My takeaway is, that during the whole process of coming unglued, I was aware of it, mentally and physically, and trying to apply what I’ve been studying to my daily life… I just couldn’t quite get there.
Fast forward to a “blessing service” I was asked to pastor for at the end of the week.
You would think handling something as important as that would have me just as nervous, if not more so, than just learning a new job… but… it was the total opposite.
As soon as I was asked to do the memorial blessing, boom! the book of Joshua came to mind. I spent a week or so reading chapter 4. It fit perfectly.
I didn’t put anything together right away, as a write up, not until the morning… of the day of.
And employing some advice I received from one of my sons when we did a wedding together; he was the music; and I was the pastor… he said, “Hey Davey, just write the script, and stick to the script, don’t get all cute trying to improvise on the fly, that never works.”
So I sat down; re-read Joshua 4:1-7, found Proverbs 3:3-4; used the setting of the blessing to speak from the heart to those in attendance; and had, what I thought was a very good “picture” of the person who the memorial was for.
It just flowed.
But I did have an Ace up my sleeve.
Being in Gods Word for so long now, I just kept thinking of this verse…

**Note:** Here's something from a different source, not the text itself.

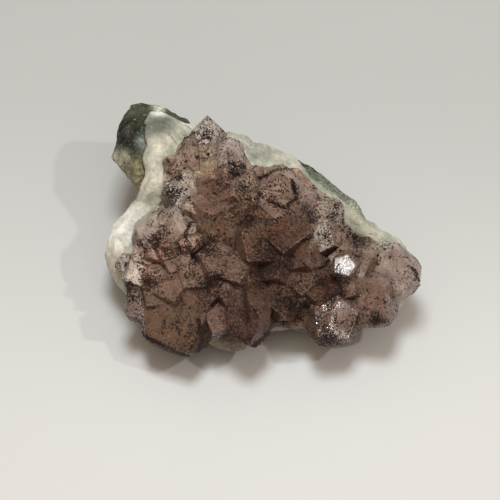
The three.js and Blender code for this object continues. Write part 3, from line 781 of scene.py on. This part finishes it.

“On My account, you will be brought before governors and kings as witnesses to them and to the Gentiles. 19But when they hand you over, do not worry about how to respond or what to say. In that hour you will be given what to say. 20For it will not be you speaking, but the Spirit of your Father speaking through you.…” ~ Matthew 10:18-20
I gotta tell ya’… that’s mighty comforting to know.
So in the same week I went from feeling scared, like a little kid wanting to “Quick Hide” from everybody, just because of some new work I was asked to learn… to being elated, standing in front of just less than a hundred people, by watching the power of Gods Word work… both… in those in attendance… when you have some bikers crying for their friend at a simple memorial, over a beautiful bench people donated for him, you can just see Gods Word working… to myself… watching Him work through me, calming me down after a bad week… and making me feel like an adult for once.
Funny, when I only rely on myself, and worry about looking stupid… I actually look stupid… but when I rely on God He just fills me up with this kind of confidence that is very hard to describe.
I’ve learned, God doesn’t ask a child to do a mans work, He raises a man up, places him in the gap that needs filling, and provides him with… not only what he needs to do the job… but what those who may hear His Word need also.
Now… if He’ll just teach me how to do simple math… again.